### What is required
Provide the data again in its entirety, exactly as given.

### Collected data
* * * * *
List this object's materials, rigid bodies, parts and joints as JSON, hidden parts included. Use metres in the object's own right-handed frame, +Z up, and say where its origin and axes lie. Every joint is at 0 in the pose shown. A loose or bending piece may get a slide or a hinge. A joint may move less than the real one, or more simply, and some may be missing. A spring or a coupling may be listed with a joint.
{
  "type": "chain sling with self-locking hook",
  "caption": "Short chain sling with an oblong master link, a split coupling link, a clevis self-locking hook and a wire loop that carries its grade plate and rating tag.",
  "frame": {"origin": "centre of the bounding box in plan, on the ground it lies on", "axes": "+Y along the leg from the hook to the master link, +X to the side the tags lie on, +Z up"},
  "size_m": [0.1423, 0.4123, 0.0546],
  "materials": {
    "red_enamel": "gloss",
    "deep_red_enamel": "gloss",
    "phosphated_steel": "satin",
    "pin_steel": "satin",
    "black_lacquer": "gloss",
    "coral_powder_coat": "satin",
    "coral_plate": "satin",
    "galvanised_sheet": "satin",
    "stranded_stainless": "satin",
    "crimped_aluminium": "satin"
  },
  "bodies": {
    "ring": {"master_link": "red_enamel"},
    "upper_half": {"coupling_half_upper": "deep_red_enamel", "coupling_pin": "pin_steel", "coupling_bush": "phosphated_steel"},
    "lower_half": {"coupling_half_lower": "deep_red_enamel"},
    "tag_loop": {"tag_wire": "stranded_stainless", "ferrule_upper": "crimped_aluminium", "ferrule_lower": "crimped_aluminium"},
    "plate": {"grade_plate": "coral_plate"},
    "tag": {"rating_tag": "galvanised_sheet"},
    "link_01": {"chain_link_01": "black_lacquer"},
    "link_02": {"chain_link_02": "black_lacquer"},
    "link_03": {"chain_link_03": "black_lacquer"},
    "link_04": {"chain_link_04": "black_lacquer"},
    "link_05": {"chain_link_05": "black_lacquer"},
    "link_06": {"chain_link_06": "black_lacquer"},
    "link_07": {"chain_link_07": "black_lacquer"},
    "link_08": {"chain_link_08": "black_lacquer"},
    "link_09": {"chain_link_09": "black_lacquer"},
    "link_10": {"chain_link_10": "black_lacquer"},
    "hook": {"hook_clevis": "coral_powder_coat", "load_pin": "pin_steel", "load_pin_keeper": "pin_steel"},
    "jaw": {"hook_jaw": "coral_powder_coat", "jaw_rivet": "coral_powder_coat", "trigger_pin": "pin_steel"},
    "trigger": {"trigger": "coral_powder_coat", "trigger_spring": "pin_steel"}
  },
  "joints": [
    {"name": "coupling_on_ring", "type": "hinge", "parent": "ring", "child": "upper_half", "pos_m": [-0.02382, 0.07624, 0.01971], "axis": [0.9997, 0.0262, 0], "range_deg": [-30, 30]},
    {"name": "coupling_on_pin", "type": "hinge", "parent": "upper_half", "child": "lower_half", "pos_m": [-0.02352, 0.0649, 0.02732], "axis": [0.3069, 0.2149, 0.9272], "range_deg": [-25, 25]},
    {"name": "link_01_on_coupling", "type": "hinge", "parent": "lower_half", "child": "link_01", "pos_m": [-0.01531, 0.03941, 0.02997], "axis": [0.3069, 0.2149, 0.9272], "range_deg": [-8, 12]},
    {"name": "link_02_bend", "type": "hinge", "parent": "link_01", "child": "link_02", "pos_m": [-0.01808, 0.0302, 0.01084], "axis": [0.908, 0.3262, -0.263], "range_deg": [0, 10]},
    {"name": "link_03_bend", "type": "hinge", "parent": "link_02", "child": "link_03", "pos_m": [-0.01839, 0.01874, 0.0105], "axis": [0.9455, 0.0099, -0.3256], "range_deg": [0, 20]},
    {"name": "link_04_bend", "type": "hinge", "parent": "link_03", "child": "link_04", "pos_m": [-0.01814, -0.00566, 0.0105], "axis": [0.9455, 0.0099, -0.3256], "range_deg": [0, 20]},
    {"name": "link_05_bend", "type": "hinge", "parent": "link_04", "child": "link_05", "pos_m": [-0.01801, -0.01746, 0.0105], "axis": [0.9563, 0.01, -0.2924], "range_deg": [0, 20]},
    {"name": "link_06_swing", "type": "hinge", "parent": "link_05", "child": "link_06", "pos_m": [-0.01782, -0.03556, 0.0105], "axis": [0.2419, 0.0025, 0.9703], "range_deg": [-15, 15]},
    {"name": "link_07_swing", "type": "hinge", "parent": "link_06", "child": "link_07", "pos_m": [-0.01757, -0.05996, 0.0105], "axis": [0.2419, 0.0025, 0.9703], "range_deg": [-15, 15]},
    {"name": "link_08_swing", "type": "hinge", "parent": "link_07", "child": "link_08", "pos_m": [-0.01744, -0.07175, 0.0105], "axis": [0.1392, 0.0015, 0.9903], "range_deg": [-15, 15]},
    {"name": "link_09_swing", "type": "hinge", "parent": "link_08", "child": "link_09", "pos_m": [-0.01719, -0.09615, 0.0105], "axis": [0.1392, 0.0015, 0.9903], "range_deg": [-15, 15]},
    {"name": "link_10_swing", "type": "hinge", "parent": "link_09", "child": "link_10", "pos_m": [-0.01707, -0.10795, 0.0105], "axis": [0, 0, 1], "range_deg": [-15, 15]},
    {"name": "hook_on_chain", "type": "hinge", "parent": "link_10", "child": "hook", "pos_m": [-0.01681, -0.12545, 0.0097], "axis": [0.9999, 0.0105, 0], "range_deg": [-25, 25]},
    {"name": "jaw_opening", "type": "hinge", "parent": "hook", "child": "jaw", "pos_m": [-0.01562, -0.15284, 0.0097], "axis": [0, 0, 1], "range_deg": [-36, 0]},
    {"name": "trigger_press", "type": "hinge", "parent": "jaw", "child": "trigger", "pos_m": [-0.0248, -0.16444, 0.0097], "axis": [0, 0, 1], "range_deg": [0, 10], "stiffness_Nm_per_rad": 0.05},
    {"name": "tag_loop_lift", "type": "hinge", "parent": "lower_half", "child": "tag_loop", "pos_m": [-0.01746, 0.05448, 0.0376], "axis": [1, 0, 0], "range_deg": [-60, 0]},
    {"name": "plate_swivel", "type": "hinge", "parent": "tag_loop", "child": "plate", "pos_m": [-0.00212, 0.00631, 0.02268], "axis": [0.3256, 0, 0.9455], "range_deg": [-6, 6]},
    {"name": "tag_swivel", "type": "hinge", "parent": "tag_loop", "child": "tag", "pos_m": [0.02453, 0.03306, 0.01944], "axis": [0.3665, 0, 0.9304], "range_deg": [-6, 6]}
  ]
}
* * * * *
### Finished task
List this object's materials, rigid bodies, parts and joints as JSON, hidden parts included. Use metres in the object's own right-handed frame, +Z up, and say where its origin and axes lie. Every joint is at 0 in the pose shown. A loose or bending piece may get a slide or a hinge. A joint may move less than the real one, or more simply, and some may be missing. A spring or a coupling may be listed with a joint.
{
  "type": "chain sling with self-locking hook",
  "caption": "Short chain sling with an oblong master link, a split coupling link, a clevis self-locking hook and a wire loop that carries its grade plate and rating tag.",
  "frame": {"origin": "centre of the bounding box in plan, on the ground it lies on", "axes": "+Y along the leg from the hook to the master link, +X to the side the tags lie on, +Z up"},
  "size_m": [0.1423, 0.4123, 0.0546],
  "materials": {
    "red_enamel": "gloss",
    "deep_red_enamel": "gloss",
    "phosphated_steel": "satin",
    "pin_steel": "satin",
    "black_lacquer": "gloss",
    "coral_powder_coat": "satin",
    "coral_plate": "satin",
    "galvanised_sheet": "satin",
    "stranded_stainless": "satin",
    "crimped_aluminium": "satin"
  },
  "bodies": {
    "ring": {"master_link": "red_enamel"},
    "upper_half": {"coupling_half_upper": "deep_red_enamel", "coupling_pin": "pin_steel", "coupling_bush": "phosphated_steel"},
    "lower_half": {"coupling_half_lower": "deep_red_enamel"},
    "tag_loop": {"tag_wire": "stranded_stainless", "ferrule_upper": "crimped_aluminium", "ferrule_lower": "crimped_aluminium"},
    "plate": {"grade_plate": "coral_plate"},
    "tag": {"rating_tag": "galvanised_sheet"},
    "link_01": {"chain_link_01": "black_lacquer"},
    "link_02": {"chain_link_02": "black_lacquer"},
    "link_03": {"chain_link_03": "black_lacquer"},
    "link_04": {"chain_link_04": "black_lacquer"},
    "link_05": {"chain_link_05": "black_lacquer"},
    "link_06": {"chain_link_06": "black_lacquer"},
    "link_07": {"chain_link_07": "black_lacquer"},
    "link_08": {"chain_link_08": "black_lacquer"},
    "link_09": {"chain_link_09": "black_lacquer"},
    "link_10": {"chain_link_10": "black_lacquer"},
    "hook": {"hook_clevis": "coral_powder_coat", "load_pin": "pin_steel", "load_pin_keeper": "pin_steel"},
    "jaw": {"hook_jaw": "coral_powder_coat", "jaw_rivet": "coral_powder_coat", "trigger_pin": "pin_steel"},
    "trigger": {"trigger": "coral_powder_coat", "trigger_spring": "pin_steel"}
  },
  "joints": [
    {"name": "coupling_on_ring", "type": "hinge", "parent": "ring", "child": "upper_half", "pos_m": [-0.02382, 0.07624, 0.01971], "axis": [0.9997, 0.0262, 0], "range_deg": [-30, 30]},
    {"name": "coupling_on_pin", "type": "hinge", "parent": "upper_half", "child": "lower_half", "pos_m": [-0.02352, 0.0649, 0.02732], "axis": [0.3069, 0.2149, 0.9272], "range_deg": [-25, 25]},
    {"name": "link_01_on_coupling", "type": "hinge", "parent": "lower_half", "child": "link_01", "pos_m": [-0.01531, 0.03941, 0.02997], "axis": [0.3069, 0.2149, 0.9272], "range_deg": [-8, 12]},
    {"name": "link_02_bend", "type": "hinge", "parent": "link_01", "child": "link_02", "pos_m": [-0.01808, 0.0302, 0.01084], "axis": [0.908, 0.3262, -0.263], "range_deg": [0, 10]},
    {"name": "link_03_bend", "type": "hinge", "parent": "link_02", "child": "link_03", "pos_m": [-0.01839, 0.01874, 0.0105], "axis": [0.9455, 0.0099, -0.3256], "range_deg": [0, 20]},
    {"name": "link_04_bend", "type": "hinge", "parent": "link_03", "child": "link_04", "pos_m": [-0.01814, -0.00566, 0.0105], "axis": [0.9455, 0.0099, -0.3256], "range_deg": [0, 20]},
    {"name": "link_05_bend", "type": "hinge", "parent": "link_04", "child": "link_05", "pos_m": [-0.01801, -0.01746, 0.0105], "axis": [0.9563, 0.01, -0.2924], "range_deg": [0, 20]},
    {"name": "link_06_swing", "type": "hinge", "parent": "link_05", "child": "link_06", "pos_m": [-0.01782, -0.03556, 0.0105], "axis": [0.2419, 0.0025, 0.9703], "range_deg": [-15, 15]},
    {"name": "link_07_swing", "type": "hinge", "parent": "link_06", "child": "link_07", "pos_m": [-0.01757, -0.05996, 0.0105], "axis": [0.2419, 0.0025, 0.9703], "range_deg": [-15, 15]},
    {"name": "link_08_swing", "type": "hinge", "parent": "link_07", "child": "link_08", "pos_m": [-0.01744, -0.07175, 0.0105], "axis": [0.1392, 0.0015, 0.9903], "range_deg": [-15, 15]},
    {"name": "link_09_swing", "type": "hinge", "parent": "link_08", "child": "link_09", "pos_m": [-0.01719, -0.09615, 0.0105], "axis": [0.1392, 0.0015, 0.9903], "range_deg": [-15, 15]},
    {"name": "link_10_swing", "type": "hinge", "parent": "link_09", "child": "link_10", "pos_m": [-0.01707, -0.10795, 0.0105], "axis": [0, 0, 1], "range_deg": [-15, 15]},
    {"name": "hook_on_chain", "type": "hinge", "parent": "link_10", "child": "hook", "pos_m": [-0.01681, -0.12545, 0.0097], "axis": [0.9999, 0.0105, 0], "range_deg": [-25, 25]},
    {"name": "jaw_opening", "type": "hinge", "parent": "hook", "child": "jaw", "pos_m": [-0.01562, -0.15284, 0.0097], "axis": [0, 0, 1], "range_deg": [-36, 0]},
    {"name": "trigger_press", "type": "hinge", "parent": "jaw", "child": "trigger", "pos_m": [-0.0248, -0.16444, 0.0097], "axis": [0, 0, 1], "range_deg": [0, 10], "stiffness_Nm_per_rad": 0.05},
    {"name": "tag_loop_lift", "type": "hinge", "parent": "lower_half", "child": "tag_loop", "pos_m": [-0.01746, 0.05448, 0.0376], "axis": [1, 0, 0], "range_deg": [-60, 0]},
    {"name": "plate_swivel", "type": "hinge", "parent": "tag_loop", "child": "plate", "pos_m": [-0.00212, 0.00631, 0.02268], "axis": [0.3256, 0, 0.9455], "range_deg": [-6, 6]},
    {"name": "tag_swivel", "type": "hinge", "parent": "tag_loop", "child": "tag", "pos_m": [0.02453, 0.03306, 0.01944], "axis": [0.3665, 0, 0.9304], "range_deg": [-6, 6]}
  ]
}